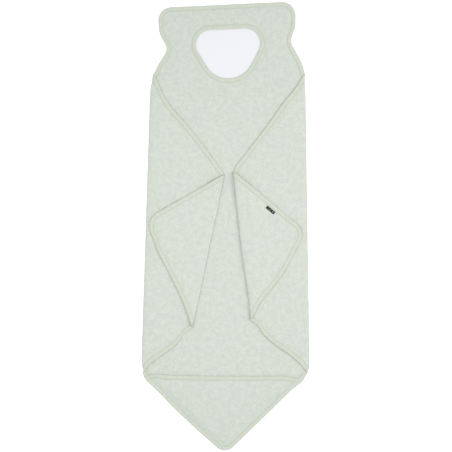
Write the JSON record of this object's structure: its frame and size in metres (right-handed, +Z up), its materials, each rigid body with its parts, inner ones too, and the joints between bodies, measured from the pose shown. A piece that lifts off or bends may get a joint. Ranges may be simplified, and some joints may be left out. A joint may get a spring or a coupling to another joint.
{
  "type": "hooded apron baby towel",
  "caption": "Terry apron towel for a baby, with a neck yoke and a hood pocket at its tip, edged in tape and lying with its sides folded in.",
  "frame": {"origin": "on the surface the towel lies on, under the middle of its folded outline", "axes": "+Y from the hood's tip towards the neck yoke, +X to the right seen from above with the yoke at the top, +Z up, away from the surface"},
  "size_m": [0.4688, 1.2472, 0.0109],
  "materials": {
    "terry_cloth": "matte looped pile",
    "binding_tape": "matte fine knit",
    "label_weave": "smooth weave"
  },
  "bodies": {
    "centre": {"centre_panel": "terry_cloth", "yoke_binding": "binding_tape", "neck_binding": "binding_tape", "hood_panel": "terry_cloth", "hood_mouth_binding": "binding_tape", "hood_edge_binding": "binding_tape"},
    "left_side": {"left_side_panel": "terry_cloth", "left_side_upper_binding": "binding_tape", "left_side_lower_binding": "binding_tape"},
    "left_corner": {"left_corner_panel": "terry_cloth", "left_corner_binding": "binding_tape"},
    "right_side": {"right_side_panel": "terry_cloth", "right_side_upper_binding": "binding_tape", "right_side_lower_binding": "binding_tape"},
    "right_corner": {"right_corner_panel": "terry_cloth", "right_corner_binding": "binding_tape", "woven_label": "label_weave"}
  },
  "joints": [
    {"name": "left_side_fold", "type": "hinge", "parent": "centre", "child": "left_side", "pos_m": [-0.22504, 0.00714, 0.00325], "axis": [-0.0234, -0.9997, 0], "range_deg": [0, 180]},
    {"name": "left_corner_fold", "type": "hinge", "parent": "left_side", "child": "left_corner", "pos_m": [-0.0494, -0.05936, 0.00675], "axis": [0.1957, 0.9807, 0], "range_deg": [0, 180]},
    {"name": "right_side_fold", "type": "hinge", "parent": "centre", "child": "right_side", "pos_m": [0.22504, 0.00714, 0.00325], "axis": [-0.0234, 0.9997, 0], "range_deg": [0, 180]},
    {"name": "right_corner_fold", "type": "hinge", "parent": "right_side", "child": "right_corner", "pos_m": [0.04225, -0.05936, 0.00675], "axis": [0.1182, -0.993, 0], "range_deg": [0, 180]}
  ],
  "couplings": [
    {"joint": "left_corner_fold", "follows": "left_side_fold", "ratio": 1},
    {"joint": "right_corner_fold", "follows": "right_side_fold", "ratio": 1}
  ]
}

> Instructions for the task
Only the number is required: the count of lines containing the word "bodies".

> Worked answer
2